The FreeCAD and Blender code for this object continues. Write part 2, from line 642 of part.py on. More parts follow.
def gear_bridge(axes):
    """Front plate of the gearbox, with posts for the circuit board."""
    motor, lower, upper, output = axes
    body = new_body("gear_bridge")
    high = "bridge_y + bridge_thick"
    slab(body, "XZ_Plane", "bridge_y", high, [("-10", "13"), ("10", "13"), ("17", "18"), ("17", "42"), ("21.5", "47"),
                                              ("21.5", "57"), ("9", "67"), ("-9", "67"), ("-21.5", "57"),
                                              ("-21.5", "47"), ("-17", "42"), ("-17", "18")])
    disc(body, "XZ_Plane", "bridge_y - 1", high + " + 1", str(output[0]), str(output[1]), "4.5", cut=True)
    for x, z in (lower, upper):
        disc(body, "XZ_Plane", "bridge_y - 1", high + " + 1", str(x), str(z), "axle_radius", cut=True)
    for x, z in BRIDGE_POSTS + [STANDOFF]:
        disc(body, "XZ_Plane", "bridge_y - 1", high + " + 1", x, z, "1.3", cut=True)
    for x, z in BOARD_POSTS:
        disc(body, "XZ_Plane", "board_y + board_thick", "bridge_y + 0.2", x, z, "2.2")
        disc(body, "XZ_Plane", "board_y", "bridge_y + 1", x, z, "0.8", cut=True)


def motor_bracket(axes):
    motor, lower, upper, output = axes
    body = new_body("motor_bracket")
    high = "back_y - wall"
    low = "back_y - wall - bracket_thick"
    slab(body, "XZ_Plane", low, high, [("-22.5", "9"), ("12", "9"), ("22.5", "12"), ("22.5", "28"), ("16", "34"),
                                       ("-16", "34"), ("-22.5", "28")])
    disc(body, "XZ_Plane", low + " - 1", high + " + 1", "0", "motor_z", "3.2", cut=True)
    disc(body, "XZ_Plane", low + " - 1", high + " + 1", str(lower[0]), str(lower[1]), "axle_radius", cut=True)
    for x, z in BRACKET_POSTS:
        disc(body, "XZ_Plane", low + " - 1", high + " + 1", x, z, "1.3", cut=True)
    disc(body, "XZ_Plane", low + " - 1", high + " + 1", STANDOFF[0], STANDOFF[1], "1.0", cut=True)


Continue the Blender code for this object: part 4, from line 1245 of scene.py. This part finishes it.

Task statement: Set down the entries verbatim, leaving none out.

Solution to the exercise:
The FreeCAD and Blender code for this object continues. Write part 2, from line 642 of part.py on. More parts follow.
def gear_bridge(axes):
    """Front plate of the gearbox, with posts for the circuit board."""
    motor, lower, upper, output = axes
    body = new_body("gear_bridge")
    high = "bridge_y + bridge_thick"
    slab(body, "XZ_Plane", "bridge_y", high, [("-10", "13"), ("10", "13"), ("17", "18"), ("17", "42"), ("21.5", "47"),
                                              ("21.5", "57"), ("9", "67"), ("-9", "67"), ("-21.5", "57"),
                                              ("-21.5", "47"), ("-17", "42"), ("-17", "18")])
    disc(body, "XZ_Plane", "bridge_y - 1", high + " + 1", str(output[0]), str(output[1]), "4.5", cut=True)
    for x, z in (lower, upper):
        disc(body, "XZ_Plane", "bridge_y - 1", high + " + 1", str(x), str(z), "axle_radius", cut=True)
    for x, z in BRIDGE_POSTS + [STANDOFF]:
        disc(body, "XZ_Plane", "bridge_y - 1", high + " + 1", x, z, "1.3", cut=True)
    for x, z in BOARD_POSTS:
        disc(body, "XZ_Plane", "board_y + board_thick", "bridge_y + 0.2", x, z, "2.2")
        disc(body, "XZ_Plane", "board_y", "bridge_y + 1", x, z, "0.8", cut=True)


def motor_bracket(axes):
    motor, lower, upper, output = axes
    body = new_body("motor_bracket")
    high = "back_y - wall"
    low = "back_y - wall - bracket_thick"
    slab(body, "XZ_Plane", low, high, [("-22.5", "9"), ("12", "9"), ("22.5", "12"), ("22.5", "28"), ("16", "34"),
                                       ("-16", "34"), ("-22.5", "28")])
    disc(body, "XZ_Plane", low + " - 1", high + " + 1", "0", "motor_z", "3.2", cut=True)
    disc(body, "XZ_Plane", low + " - 1", high + " + 1", str(lower[0]), str(lower[1]), "axle_radius", cut=True)
    for x, z in BRACKET_POSTS:
        disc(body, "XZ_Plane", low + " - 1", high + " + 1", x, z, "1.3", cut=True)
    disc(body, "XZ_Plane", low + " - 1", high + " + 1", STANDOFF[0], STANDOFF[1], "1.0", cut=True)


Continue the Blender code for this object: part 4, from line 1245 of scene.py. This part finishes it.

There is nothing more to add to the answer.